WHAT YOU WILL DO:
The listing below should be copied in full, word for word.

GIVEN MATERIAL:
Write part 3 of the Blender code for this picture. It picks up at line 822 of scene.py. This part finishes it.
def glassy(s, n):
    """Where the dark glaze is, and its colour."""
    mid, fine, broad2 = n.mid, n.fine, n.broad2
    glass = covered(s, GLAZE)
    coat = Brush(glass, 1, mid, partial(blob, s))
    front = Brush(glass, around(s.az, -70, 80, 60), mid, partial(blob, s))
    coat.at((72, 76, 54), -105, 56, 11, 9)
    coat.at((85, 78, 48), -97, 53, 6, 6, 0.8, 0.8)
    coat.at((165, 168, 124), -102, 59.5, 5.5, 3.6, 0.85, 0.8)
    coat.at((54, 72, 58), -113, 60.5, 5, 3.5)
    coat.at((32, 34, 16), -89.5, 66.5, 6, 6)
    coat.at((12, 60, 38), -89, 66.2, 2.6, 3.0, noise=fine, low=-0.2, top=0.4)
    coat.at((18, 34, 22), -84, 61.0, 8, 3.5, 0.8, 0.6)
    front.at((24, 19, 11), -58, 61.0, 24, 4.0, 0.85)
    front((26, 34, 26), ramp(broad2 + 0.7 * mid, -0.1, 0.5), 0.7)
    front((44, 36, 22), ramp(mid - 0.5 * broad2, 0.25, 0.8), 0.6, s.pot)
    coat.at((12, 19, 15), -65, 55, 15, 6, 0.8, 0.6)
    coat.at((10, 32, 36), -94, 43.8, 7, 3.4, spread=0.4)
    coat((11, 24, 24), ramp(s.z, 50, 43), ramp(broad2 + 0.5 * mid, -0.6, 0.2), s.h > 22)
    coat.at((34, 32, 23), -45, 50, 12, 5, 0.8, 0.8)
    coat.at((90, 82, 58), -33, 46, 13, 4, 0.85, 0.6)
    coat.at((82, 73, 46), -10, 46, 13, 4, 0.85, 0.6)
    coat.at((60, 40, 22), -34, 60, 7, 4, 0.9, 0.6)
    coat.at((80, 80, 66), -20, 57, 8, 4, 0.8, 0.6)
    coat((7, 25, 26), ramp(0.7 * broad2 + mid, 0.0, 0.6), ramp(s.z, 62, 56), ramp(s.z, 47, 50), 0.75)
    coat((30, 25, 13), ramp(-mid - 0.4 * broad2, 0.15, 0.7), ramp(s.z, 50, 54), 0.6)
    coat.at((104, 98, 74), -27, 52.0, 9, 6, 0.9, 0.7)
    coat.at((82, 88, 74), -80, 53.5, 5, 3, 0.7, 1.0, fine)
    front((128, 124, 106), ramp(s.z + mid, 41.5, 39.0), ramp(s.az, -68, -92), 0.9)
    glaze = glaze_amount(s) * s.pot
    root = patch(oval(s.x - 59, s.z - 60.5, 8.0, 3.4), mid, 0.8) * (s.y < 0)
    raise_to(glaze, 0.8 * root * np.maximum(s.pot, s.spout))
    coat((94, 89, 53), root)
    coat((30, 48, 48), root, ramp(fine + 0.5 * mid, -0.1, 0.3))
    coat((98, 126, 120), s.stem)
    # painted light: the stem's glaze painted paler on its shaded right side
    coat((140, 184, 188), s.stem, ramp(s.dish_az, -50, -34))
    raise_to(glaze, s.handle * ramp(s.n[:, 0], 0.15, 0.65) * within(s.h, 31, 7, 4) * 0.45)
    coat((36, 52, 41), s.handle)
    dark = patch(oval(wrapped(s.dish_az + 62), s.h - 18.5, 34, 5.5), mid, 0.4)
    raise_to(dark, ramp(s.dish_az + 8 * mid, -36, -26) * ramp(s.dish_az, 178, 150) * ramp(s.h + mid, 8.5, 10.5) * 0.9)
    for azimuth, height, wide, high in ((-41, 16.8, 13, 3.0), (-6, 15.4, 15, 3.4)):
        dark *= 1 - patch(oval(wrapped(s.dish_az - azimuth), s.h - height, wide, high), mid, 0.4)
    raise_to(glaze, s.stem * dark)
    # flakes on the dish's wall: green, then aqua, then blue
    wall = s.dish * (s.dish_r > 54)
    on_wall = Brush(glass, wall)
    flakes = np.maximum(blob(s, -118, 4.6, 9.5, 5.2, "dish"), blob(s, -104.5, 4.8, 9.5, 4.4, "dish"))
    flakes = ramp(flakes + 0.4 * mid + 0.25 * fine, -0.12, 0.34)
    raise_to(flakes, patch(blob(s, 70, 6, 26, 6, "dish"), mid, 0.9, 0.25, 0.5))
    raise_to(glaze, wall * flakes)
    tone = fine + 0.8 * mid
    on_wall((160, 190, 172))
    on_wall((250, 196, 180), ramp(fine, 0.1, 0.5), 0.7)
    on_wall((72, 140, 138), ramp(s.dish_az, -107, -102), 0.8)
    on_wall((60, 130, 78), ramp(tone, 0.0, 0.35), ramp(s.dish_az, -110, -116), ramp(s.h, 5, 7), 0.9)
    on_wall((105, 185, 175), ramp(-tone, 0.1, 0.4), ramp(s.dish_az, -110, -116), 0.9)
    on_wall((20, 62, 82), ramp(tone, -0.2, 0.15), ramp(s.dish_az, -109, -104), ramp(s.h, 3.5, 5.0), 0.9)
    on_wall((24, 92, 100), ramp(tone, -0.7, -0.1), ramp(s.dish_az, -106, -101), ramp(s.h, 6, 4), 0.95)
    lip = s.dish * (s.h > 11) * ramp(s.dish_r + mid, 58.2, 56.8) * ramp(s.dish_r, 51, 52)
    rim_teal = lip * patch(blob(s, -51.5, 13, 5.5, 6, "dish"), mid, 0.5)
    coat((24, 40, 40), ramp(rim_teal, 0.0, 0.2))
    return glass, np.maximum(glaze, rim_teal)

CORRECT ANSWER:
Write part 3 of the Blender code for this picture. It picks up at line 822 of scene.py. This part finishes it.
def glassy(s, n):
    """Where the dark glaze is, and its colour."""
    mid, fine, broad2 = n.mid, n.fine, n.broad2
    glass = covered(s, GLAZE)
    coat = Brush(glass, 1, mid, partial(blob, s))
    front = Brush(glass, around(s.az, -70, 80, 60), mid, partial(blob, s))
    coat.at((72, 76, 54), -105, 56, 11, 9)
    coat.at((85, 78, 48), -97, 53, 6, 6, 0.8, 0.8)
    coat.at((165, 168, 124), -102, 59.5, 5.5, 3.6, 0.85, 0.8)
    coat.at((54, 72, 58), -113, 60.5, 5, 3.5)
    coat.at((32, 34, 16), -89.5, 66.5, 6, 6)
    coat.at((12, 60, 38), -89, 66.2, 2.6, 3.0, noise=fine, low=-0.2, top=0.4)
    coat.at((18, 34, 22), -84, 61.0, 8, 3.5, 0.8, 0.6)
    front.at((24, 19, 11), -58, 61.0, 24, 4.0, 0.85)
    front((26, 34, 26), ramp(broad2 + 0.7 * mid, -0.1, 0.5), 0.7)
    front((44, 36, 22), ramp(mid - 0.5 * broad2, 0.25, 0.8), 0.6, s.pot)
    coat.at((12, 19, 15), -65, 55, 15, 6, 0.8, 0.6)
    coat.at((10, 32, 36), -94, 43.8, 7, 3.4, spread=0.4)
    coat((11, 24, 24), ramp(s.z, 50, 43), ramp(broad2 + 0.5 * mid, -0.6, 0.2), s.h > 22)
    coat.at((34, 32, 23), -45, 50, 12, 5, 0.8, 0.8)
    coat.at((90, 82, 58), -33, 46, 13, 4, 0.85, 0.6)
    coat.at((82, 73, 46), -10, 46, 13, 4, 0.85, 0.6)
    coat.at((60, 40, 22), -34, 60, 7, 4, 0.9, 0.6)
    coat.at((80, 80, 66), -20, 57, 8, 4, 0.8, 0.6)
    coat((7, 25, 26), ramp(0.7 * broad2 + mid, 0.0, 0.6), ramp(s.z, 62, 56), ramp(s.z, 47, 50), 0.75)
    coat((30, 25, 13), ramp(-mid - 0.4 * broad2, 0.15, 0.7), ramp(s.z, 50, 54), 0.6)
    coat.at((104, 98, 74), -27, 52.0, 9, 6, 0.9, 0.7)
    coat.at((82, 88, 74), -80, 53.5, 5, 3, 0.7, 1.0, fine)
    front((128, 124, 106), ramp(s.z + mid, 41.5, 39.0), ramp(s.az, -68, -92), 0.9)
    glaze = glaze_amount(s) * s.pot
    root = patch(oval(s.x - 59, s.z - 60.5, 8.0, 3.4), mid, 0.8) * (s.y < 0)
    raise_to(glaze, 0.8 * root * np.maximum(s.pot, s.spout))
    coat((94, 89, 53), root)
    coat((30, 48, 48), root, ramp(fine + 0.5 * mid, -0.1, 0.3))
    coat((98, 126, 120), s.stem)
    # painted light: the stem's glaze painted paler on its shaded right side
    coat((140, 184, 188), s.stem, ramp(s.dish_az, -50, -34))
    raise_to(glaze, s.handle * ramp(s.n[:, 0], 0.15, 0.65) * within(s.h, 31, 7, 4) * 0.45)
    coat((36, 52, 41), s.handle)
    dark = patch(oval(wrapped(s.dish_az + 62), s.h - 18.5, 34, 5.5), mid, 0.4)
    raise_to(dark, ramp(s.dish_az + 8 * mid, -36, -26) * ramp(s.dish_az, 178, 150) * ramp(s.h + mid, 8.5, 10.5) * 0.9)
    for azimuth, height, wide, high in ((-41, 16.8, 13, 3.0), (-6, 15.4, 15, 3.4)):
        dark *= 1 - patch(oval(wrapped(s.dish_az - azimuth), s.h - height, wide, high), mid, 0.4)
    raise_to(glaze, s.stem * dark)
    # flakes on the dish's wall: green, then aqua, then blue
    wall = s.dish * (s.dish_r > 54)
    on_wall = Brush(glass, wall)
    flakes = np.maximum(blob(s, -118, 4.6, 9.5, 5.2, "dish"), blob(s, -104.5, 4.8, 9.5, 4.4, "dish"))
    flakes = ramp(flakes + 0.4 * mid + 0.25 * fine, -0.12, 0.34)
    raise_to(flakes, patch(blob(s, 70, 6, 26, 6, "dish"), mid, 0.9, 0.25, 0.5))
    raise_to(glaze, wall * flakes)
    tone = fine + 0.8 * mid
    on_wall((160, 190, 172))
    on_wall((250, 196, 180), ramp(fine, 0.1, 0.5), 0.7)
    on_wall((72, 140, 138), ramp(s.dish_az, -107, -102), 0.8)
    on_wall((60, 130, 78), ramp(tone, 0.0, 0.35), ramp(s.dish_az, -110, -116), ramp(s.h, 5, 7), 0.9)
    on_wall((105, 185, 175), ramp(-tone, 0.1, 0.4), ramp(s.dish_az, -110, -116), 0.9)
    on_wall((20, 62, 82), ramp(tone, -0.2, 0.15), ramp(s.dish_az, -109, -104), ramp(s.h, 3.5, 5.0), 0.9)
    on_wall((24, 92, 100), ramp(tone, -0.7, -0.1), ramp(s.dish_az, -106, -101), ramp(s.h, 6, 4), 0.95)
    lip = s.dish * (s.h > 11) * ramp(s.dish_r + mid, 58.2, 56.8) * ramp(s.dish_r, 51, 52)
    rim_teal = lip * patch(blob(s, -51.5, 13, 5.5, 6, "dish"), mid, 0.5)
    coat((24, 40, 40), ramp(rim_teal, 0.0, 0.2))
    return glass, np.maximum(glaze, rim_teal)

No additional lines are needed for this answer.